While Rolinyathi was working on this concept, he interviewed a number of people with skin conditions who felt less beautiful, neglected and discriminated within their communities.
“During the interviews, they explained how they felt about themselves, how they are treated by the community and how their skin conditions affected their daily lives.
What pierced my heart was the one who said growing up they were compelled to stay to protect their skin that does not have melanin and watch other children playing during hot summer days. Being teased and lonely as no one wanted to be friends with them at school due to their condition was the worst.
Using dismantled wooden pellets as the surface of his paintings as a symbol of a township from which Rolinyathi hails, the portrait painter said he wanted to focus on their faces and eyes with the aim to allow people to view their beauty through the unique skin.
“The aim of this artwork is to recognize people with skin conditions such as vitiligo, albinism and freckles who form part of our community, to encourage them to embrace their uniqueness and allow their spirits to shine through the artwork”. Rolinyathi said.
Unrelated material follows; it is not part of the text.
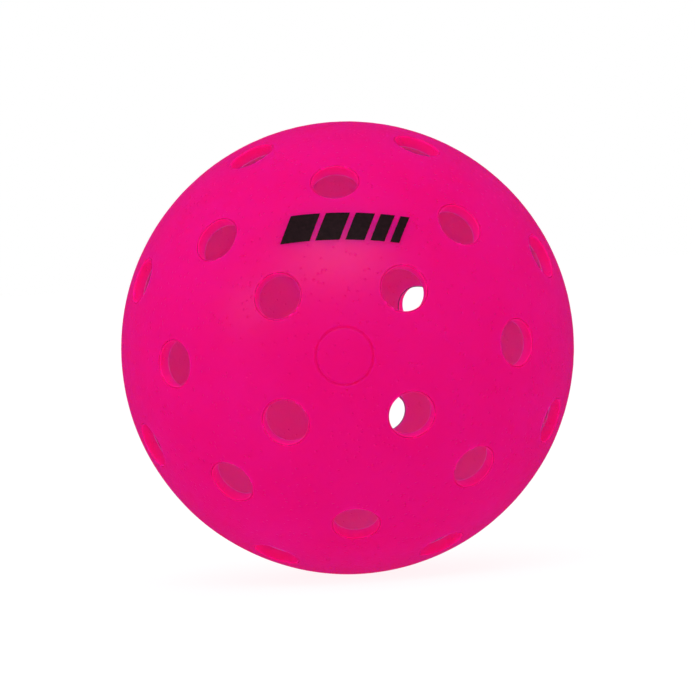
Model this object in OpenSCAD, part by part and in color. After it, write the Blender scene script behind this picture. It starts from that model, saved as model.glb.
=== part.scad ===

Growing up in Mdantsane Township in East London, Rolinyathi said his love for art was inspired by his surroundings, at a young age he owned a cartoon book that he used to draw cartoons.
The Walter Sisulu University Fine Art graduate said his artwork is merely influenced by occurrences in Mdantsane Township, growing up attending local beauty pageants he said he noticed that there were beautiful people who excluded from the pageants but because of their skin tone they were not encouraged nor invited to partake on those events, he started on his drawing board to display the hidden beauty that goes unnoticed because of their uniqueness.
Mandilakhe Rolinyathi’s artworks are currently displayed at Walter Sisulu University art gallery and he is planning on distributing some to national arts competitions.